Why Rest Feels Uncomfortable
Rest has become emotionally loaded. Taking a break feels irresponsible. Slowing down feels risky. Saying no feels like falling behind. Many people rest physically while mentally punishing themselves for it.
This guilt prevents recovery. Rest without permission does not heal. It becomes another form of stress layered onto exhaustion.
Burnout Without Vocabulary
Many people struggle to name what they are experiencing. They are not depressed. They are not failing. They are not visibly unhappy. Yet they feel disconnected, unmotivated, and chronically tired.
Because burnout does not match dramatic narratives, it remains unnamed. Without language, it remains unaddressed. What cannot be named cannot be healed.
A Structural Problem, Not a Personal One
This crisis is not caused by laziness or lack of discipline. It is systemic. A system that equates worth with output, stability with sacrifice, and success with constant availability will eventually exhaust even its most resilient participants.
Resilience delays burnout, but it does not prevent it.
The Long-Term Cost We Are Ignoring
Silent burnout reshapes lives slowly. Creativity fades. Emotional depth diminishes. Health issues surface quietly. Relationships weaken gradually. People may function for years without realizing how much they have lost along the way.
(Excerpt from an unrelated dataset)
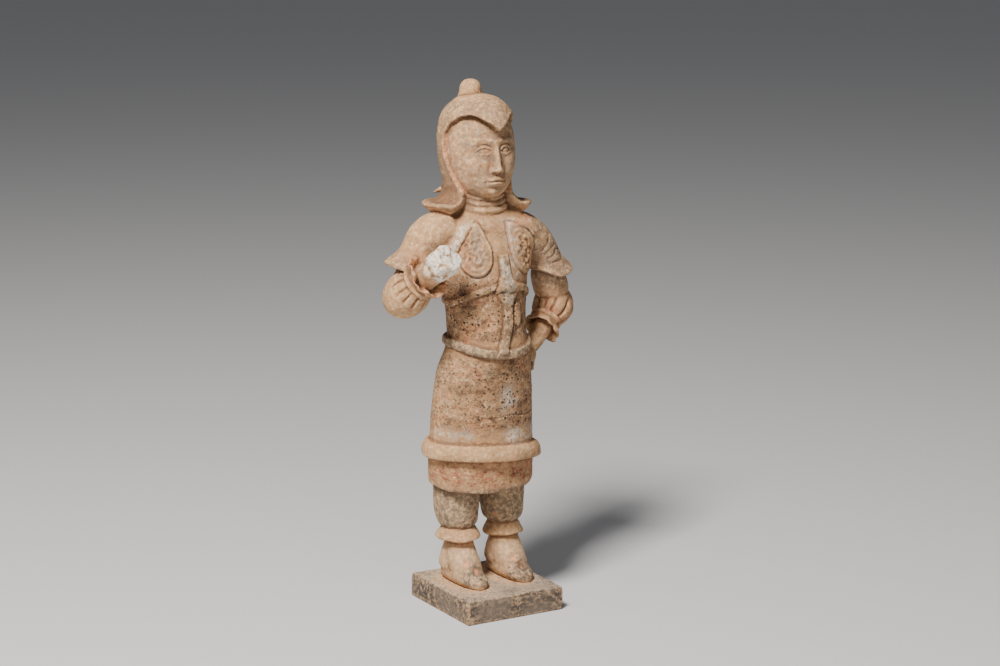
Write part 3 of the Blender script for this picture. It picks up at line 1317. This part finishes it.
class Coats:
    """A clay material built up coat by coat."""

    def __init__(self, name, colour):
        self.material = bpy.data.materials.new(name)
        self.material.use_nodes = True
        self.tree = self.material.node_tree
        self.shader = self.tree.nodes["Principled BSDF"]
        self.place = self.node("TexCoord").outputs["Object"]
        self.colour = self.flat(colour)
        self.normal = None

    def link(self, value, socket):
        """Links a socket or sets a constant."""
        if isinstance(value, bpy.types.NodeSocket):
            self.tree.links.new(value, socket)
        else:
            socket.default_value = value

    def node(self, kind, inputs=None, **settings):
        """A new node with its settings and its inputs, which are sockets or constants."""
        node = self.tree.nodes.new("ShaderNode" + kind)
        for setting, value in settings.items():
            setattr(node, setting, value)
        for name, value in (inputs or {}).items():
            self.link(value, node.inputs[name])
        return node

    def flat(self, colour):
        """One colour as a node."""
        node = self.node("RGB")
        node.outputs[0].default_value = (*colour, 1)
        return node.outputs[0]

    def stretched(self, scale, shift=(0, 0, 0)):
        """Object coordinates scaled along each axis."""
        return self.node("Mapping", {"Vector": self.place, "Scale": scale, "Location": shift}).outputs[0]

    def noise(self, size, detail=5, rough=0.6, place=None, warp=0):
        """Cloudy noise with lumps of a size in metres."""
        inputs = {"Vector": place or self.place, "Scale": 1 / size, "Detail": detail}
        return self.node("TexNoise", {**inputs, "Roughness": rough, "Distortion": warp}).outputs["Fac"]

    def specks(self, size):
        """The distance to scattered points, and three random numbers for each."""
        node = self.node("TexVoronoi", {"Vector": self.place, "Scale": 1 / size})
        return node.outputs["Distance"], self.parts_of(node.outputs["Color"])

    def spread(self, value, low, high, new_low=0, new_high=1, kind="LINEAR"):
        """A value carried from one range to another."""
        inputs = {"Value": value, "From Min": low, "From Max": high, "To Min": new_low, "To Max": new_high}
        return self.node("MapRange", inputs, interpolation_type=kind).outputs["Result"]

    def soft(self, value, low, high):
        """A soft threshold from nought at low to one at high."""
        if low > high:
            return self.spread(value, high, low, 1, 0, "SMOOTHSTEP")
        return self.spread(value, low, high, kind="SMOOTHSTEP")

    def times(self, *values):
        """The product of values."""
        product = values[0]
        for value in values[1:]:
            product = self.node("Math", {0: product, 1: value}, operation="MULTIPLY").outputs[0]
        return product

    def parts_of(self, colour):
        """The three parts of a colour."""
        return tuple(self.node("SeparateColor", {"Color": colour}).outputs)

    def mark(self, name):
        """The three shares stored on the mesh under a name."""
        return self.parts_of(self.node("Attribute", attribute_name=name).outputs["Color"])

    def mix(self, share, colour, kind="MIX"):
        """Mixes a colour into the one so far."""
        inputs = {"Factor": share, "A": self.colour, "B": colour}
        self.colour = self.node("Mix", inputs, data_type="RGBA", blend_type=kind).outputs["Result"]

    def coat(self, colour, strength, *masks):
        """Lays a colour over the ones below it, where all the masks are."""
        self.mix(self.times(*masks, strength), self.flat(colour))

    def shade(self, value, low, high):
        """Darkens and lightens the colour so far by a noise: low and high are what the ends multiply by."""
        self.mix(1, self.spread(value, 0.25, 0.75, low, high), "MULTIPLY")

    def raise_by(self, height, depth, strength):
        """A bump of a depth in metres, on top of the bumps before it."""
        node = self.node("Bump", {"Strength": strength, "Distance": depth, "Height": height})
        if self.normal is not None:
            self.link(self.normal, node.inputs["Normal"])
        self.normal = node.outputs["Normal"]

    def finish(self, rough_low, rough_high, rough_mask):
        """Joins colour, roughness and bump to the shader."""
        rough = self.spread(rough_mask, 0, 1, rough_low, rough_high)
        inputs = {"Base Color": self.colour, "Roughness": rough, "Normal": self.normal}
        for name, value in inputs.items():
            self.link(value, self.shader.inputs[name])
        self.shader.inputs["Specular IOR Level"].default_value = CLAY_SHINE
        return self.material


# %% Clay of the figure
BUFF = (0.590, 0.335, 0.162)
TAN = (0.430, 0.225, 0.110)
PINK = (0.520, 0.240, 0.130)
PALE = (0.700, 0.475, 0.270)
BROWN = (0.235, 0.125, 0.065)
ORANGE = (0.480, 0.190, 0.080)
TOE_GREY = (0.110, 0.092, 0.078)
GREY_SLIP = (0.215, 0.165, 0.112)
DARK_STREAK = (0.080, 0.068, 0.058)
SOOT = (0.030, 0.020, 0.015)
EARTH = (0.170, 0.085, 0.045)
LIME = (0.930, 0.840, 0.710)
HOOD_BROWN = (0.385, 0.230, 0.128)
BLUE_GREY = (0.165, 0.140, 0.115)
FRESH_CLAY = (0.800, 0.360, 0.190)
RED_SPECK = (0.420, 0.055, 0.030)
DUST = (0.600, 0.420, 0.270)
SPECKS = ((0.0068, 0.46), (0.0042, 0.42), (0.0026, 0.46))


def figure_material():
    """Buff clay with slip, lime, soot and specks."""
    clay = Coats("figure_clay", BUFF)
    hollow, edge, broad = clay.mark("wear")
    slip, lime, hooded = clay.mark("finish")
    fresh, cape, red = clay.mark("marks")
    soil, shoes, toes = clay.mark("soil")
    large = clay.noise(0.080, 4, 0.60)
    patches = clay.noise(0.030, 8, 0.66, warp=0.5)
    blots = clay.noise(0.014, 8, 0.68, clay.stretched((1, 1, 1.4), (0.7, 0.2, 0.4)), 0.3)
    small = clay.noise(0.0060, 6, 0.66)
    tiny = clay.noise(0.0020, 5, 0.60)
    upright = clay.noise(0.014, 6, 0.62, clay.stretched((1, 1, 0.30)), 0.6)
    level = clay.noise(0.018, 6, 0.62, clay.stretched((0.4, 0.4, 2.4)), 0.3)
    clay.coat(TAN, 0.42, clay.soft(large, 0.42, 0.62))
    clay.coat(PINK, 0.34, clay.soft(patches, 0.50, 0.64))
    clay.coat(PALE, 0.34, clay.soft(blots, 0.54, 0.68))
    clay.coat(HOOD_BROWN, 0.80, hooded, clay.soft(large, 0.16, 0.48))
    clay.coat(BLUE_GREY, 0.42, hooded, clay.soft(upright, 0.50, 0.60))
    clay.coat(BROWN, 0.315, cape)
    clay.coat(BLUE_GREY, 0.66, cape, clay.soft(patches, 0.36, 0.56))
    clay.coat(DUST, 0.55, shoes, clay.soft(patches, 0.34, 0.54))
    clay.coat(TOE_GREY, 0.92, toes, clay.soft(blots, 0.34, 0.50))
    clay.coat(GREY_SLIP, 0.88, slip, clay.soft(patches, 0.20, 0.40))
    clay.coat(DARK_STREAK, 0.40, slip, clay.soft(upright, 0.48, 0.66))
    clay.coat(DARK_STREAK, 0.25, slip, clay.soft(blots, 0.56, 0.66))
    clay.coat(BROWN, 0.50, soil, clay.soft(large, 0.30, 0.54))
    clay.coat(ORANGE, 0.45, soil, clay.soft(patches, 0.52, 0.62))
    mottle = clay.times(clay.soft(blots, 0.40, 0.54), clay.soft(small, 0.38, 0.54))
    clay.coat(EARTH, 0.95, mottle, soil)
    bands = clay.times(clay.soft(level, 0.48, 0.58), soil)
    clay.coat(EARTH, 0.75, bands, clay.soft(small, 0.42, 0.60))
    clay.coat(EARTH, 0.80, clay.soft(hollow, 0.14, 0.80), clay.soft(small, 0.30, 0.56))
    clay.coat(EARTH, 0.50, clay.soft(broad, 0.20, 0.95), clay.soft(patches, 0.35, 0.62))
    clay.coat(PALE, 0.55, clay.soft(edge, 0.16, 0.80), clay.soft(small, 0.40, 0.62))
    crust = clay.times(clay.soft(lime, 0.10, 0.80), clay.soft(blots, 0.42, 0.54))
    clay.coat(LIME, 0.85, crust, clay.soft(small, 0.36, 0.50))
    clay.coat(LIME, 0.90, clay.soft(lime, 0.55, 0.95), clay.soft(blots, 0.41, 0.50))
    clay.coat(FRESH_CLAY, 0.75, fresh, clay.soft(small, 0.34, 0.58))
    clay.coat(RED_SPECK, 0.70, red, clay.soft(blots, 0.48, 0.56), clay.soft(small, 0.46, 0.54))
    clay.coat(RED_SPECK, 0.30, clay.soft(upright, 0.58, 0.64), clay.soft(small, 0.50, 0.58))
    wet = clay.times(clay.soft(level, 0.38, 0.50), clay.soft(patches, 0.34, 0.48))
    for part, (size, share) in enumerate(SPECKS):
        far, numbers = clay.specks(size)
        chosen = clay.soft(numbers[part], share, share + 0.04)
        dots = clay.times(clay.soft(far, 0.36, 0.16), chosen, wet, clay.soft(soil, 0.52, 0.96))
        clay.coat(SOOT, 1, dots)
        clay.raise_by(clay.times(dots, -1), 0.0008, 0.7)
    stains = clay.times(clay.soft(blots, 0.52, 0.62), clay.soft(large, 0.38, 0.50))
    clay.coat(SOOT, 0.75, stains, clay.soft(small, 0.42, 0.56), soil)
    clay.shade(tiny, 0.76, 1.22)
    clay.shade(small, 0.70, 1.24)
    clay.shade(patches, 0.78, 1.16)
    clay.raise_by(patches, 0.0014, 0.6)
    clay.raise_by(small, 0.0012, 0.8)
    clay.raise_by(tiny, 0.0006, 1)
    return clay.finish(0.74, 0.99, small)


# %% Clay of the plinth
SLAB_GREY = (0.165, 0.128, 0.098)
SLAB_TAN = (0.500, 0.320, 0.185)
SLAB_DARK = (0.055, 0.045, 0.037)
TOP_GREY = (0.300, 0.240, 0.190)
SMEARED_CLAY = (0.620, 0.385, 0.215)


def plinth_material():
    """Dark grey slab with tan wear and clay smeared on its top."""
    clay = Coats("plinth_clay", SLAB_GREY)
    hollow, edge, top = clay.mark("wear")
    smear, dust, lefthand = clay.mark("finish")
    large = clay.noise(0.050, 5, 0.62, warp=0.5)
    patches = clay.noise(0.0085, 8, 0.74, clay.stretched((1, 1, 1.3)), 0.4)
    small = clay.noise(0.0045, 7, 0.70)
    tiny = clay.noise(0.0016, 6, 0.64)
    clay.coat(SLAB_DARK, 0.70, clay.soft(large, 0.40, 0.58))
    clay.coat(SLAB_TAN, 0.75, clay.soft(patches, 0.49, 0.60), clay.soft(large, 0.36, 0.56))
    clay.coat(SLAB_TAN, 0.2475, lefthand, clay.soft(patches, 0.46, 0.60))
    clay.coat(TOP_GREY, 0.80, top, clay.soft(patches, 0.30, 0.50))
    clay.coat(DUST, 0.80, dust, clay.soft(patches, 0.34, 0.54))
    clay.coat(SLAB_TAN, 0.75, clay.soft(edge, 0.12, 0.70), clay.soft(small, 0.38, 0.58))
    clay.coat(SLAB_DARK, 0.75, clay.soft(hollow, 0.15, 0.80))
    clay.coat(SMEARED_CLAY, 0.85, smear, clay.soft(patches, 0.34, 0.50))
    clay.coat(LIME, 0.30, clay.soft(small, 0.58, 0.66), clay.soft(large, 0.44, 0.58))
    far, numbers = clay.specks(0.0045)
    dots = clay.times(clay.soft(far, 0.36, 0.16), clay.soft(numbers[0], 0.55, 0.60))
    clay.coat(SLAB_DARK, 0.85, dots, clay.soft(patches, 0.42, 0.52))
    clay.shade(tiny, 0.82, 1.18)
    clay.shade(small, 0.78, 1.22)
    clay.raise_by(patches, 0.0012, 0.6)
    clay.raise_by(small, 0.0010, 0.8)
    clay.raise_by(tiny, 0.0004, 0.7)
    return clay.finish(0.72, 0.98, small)


for piece, material in ((figure, figure_material()), (plinth, plinth_material())):
    piece.data.materials.clear()
    piece.data.materials.append(material)
print("materials laid")

# %% [markdown]
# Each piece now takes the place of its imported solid, and rides on the one body there is.

# %% Hand the pieces over
for piece, node in ((figure, "figure"), (plinth, "plinth")):
    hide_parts(node)
    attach(piece, "root")
print("pieces ride on the root body")

# %% [markdown]
# The light is a plain soft studio light: one panel high at the figure's front right, a weak one before it,
# and an even pale surround, so that shadows stay open and the clay's relief can be read.

# %% Floor and light
FLOOR_SIZE = 80
FLOOR_COLOUR = (0.64, 0.64, 0.65, 1)
FIGURE_MIDDLE = Vector((0, 0, 0.38))
SURROUND_COLOUR = (0.90, 0.92, 0.95, 1)
SURROUND_STRENGTH = 0.16


def add_floor():
    """A plain pale floor."""
    floor = add_shape("floor", bpy.ops.mesh.primitive_plane_add, size=FLOOR_SIZE)
    paint = bpy.data.materials.new("pale_floor")
    paint.use_nodes = True
    shader = paint.node_tree.nodes["Principled BSDF"]
    shader.inputs["Base Color"].default_value = FLOOR_COLOUR
    shader.inputs["Roughness"].default_value = 0.85
    floor.data.materials.append(paint)
    return floor


def add_panel(name, place, size, power, colour):
    """A square light panel facing the figure's middle."""
    light = bpy.data.lights.new(name, "AREA")
    light.shape = "SQUARE"
    light.size = size
    light.energy = power
    light.color = colour
    panel = bpy.data.objects.new(name, light)
    bpy.context.scene.collection.objects.link(panel)
    panel.location = place
    panel.rotation_euler = (FIGURE_MIDDLE - Vector(place)).to_track_quat("-Z", "Y").to_euler()
    return panel


add_floor()
add_panel("main_panel", place=(-1.8, -1.3, 3.1), size=0.8, power=255, colour=(1, 0.96, 0.90))
add_panel("front_panel", place=(-0.6, -3, 1.6), size=1.4, power=9, colour=(0.98, 0.98, 1))
world = bpy.data.worlds.new("studio")
bpy.context.scene.world = world
world.use_nodes = True
surround = world.node_tree.nodes["Background"]
surround.inputs["Color"].default_value = SURROUND_COLOUR
surround.inputs["Strength"].default_value = SURROUND_STRENGTH
print("floor and light are set")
By the time exhaustion becomes visible, recovery is harder and more complicated.
The Question That Still Remains Unasked
India often celebrates endurance, but endurance without recovery leads to depletion. The question is no longer how much more the middle class can give, but how much it can lose before something essential breaks.
Burnout does not always destroy productivity. Sometimes, it destroys meaning.
Closing Reflection
The Indian working middle class is not lazy, entitled, or failing. It is carrying a level of pressure that has become invisible precisely because it is so common.
Recognizing this silent burnout is not about rejecting responsibility. It is about acknowledging a reality millions live quietly every day.
Naming the exhaustion is the first step toward reclaiming life beyond survival.